4. The method of claim 1, wherein raw material sample set comprising 5 to 50 samples is used.

5. The method of claim 1, wherein sample set is used which comprises raw materials of at least three different qualities.

6. The method of claim 1, wherein a set of test parameters is used which comprises at least two of the following parameters:

pH value;

solubility;

thermal behavior (DSC) of the powder;

particle size distribution (D10, D50, D90, specific surface area);

fat absorption capacity (rapeseed oil);

water absorption capacity;

dissolved oxygen quantity;

instability index (Lumisizer);

lightness color value white/black (L*);

color coordinate red/green (a*);

color coordinate yellow/blue (b*);

free amino nitrogen (PAN);

ammonia content;

urea content;

calcium content;

acidity;

rheological behavior;

firmness; and

degree of syneresis.

7. The method of claim 6, wherein a set of test parameters is used which comprises at least 5.

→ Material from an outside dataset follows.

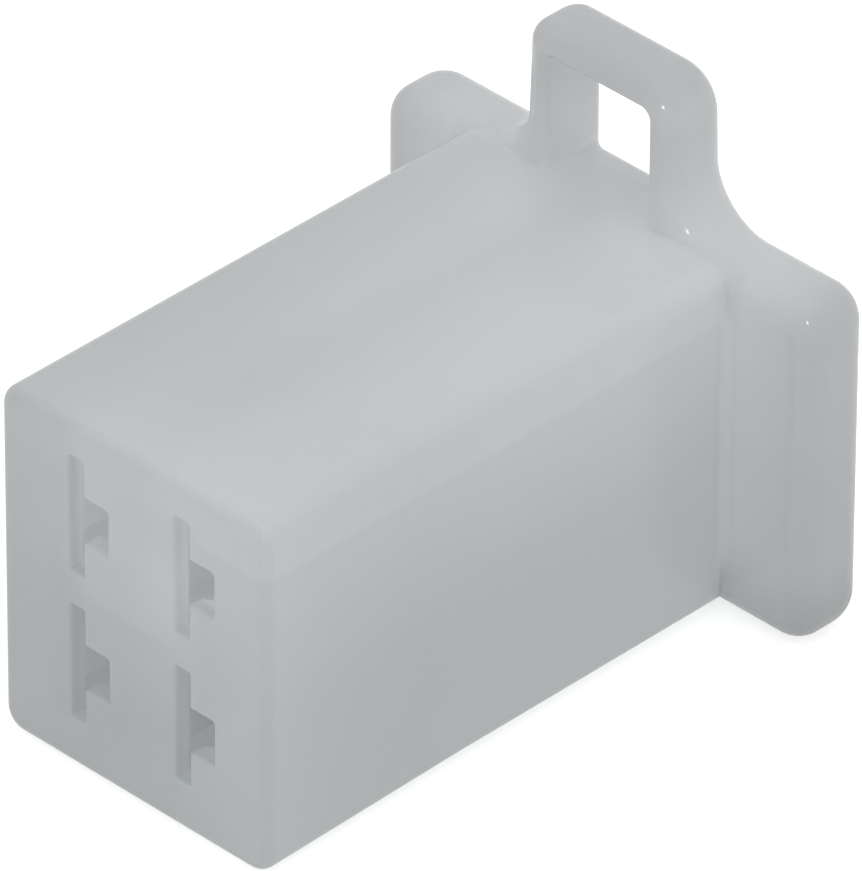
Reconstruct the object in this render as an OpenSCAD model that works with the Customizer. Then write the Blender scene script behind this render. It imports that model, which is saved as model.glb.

8. The method of claim 1, wherein properties are predicted which are selected from the group formed by texture, creaminess, syneresis, mouthfeel, firmness, emulsion stability, synergy effects as well as combinations of two, three or more of these properties and prediction of their application properties.

9. The method of claim 7, wherein the set of test parameters comprises at least 7 parameters.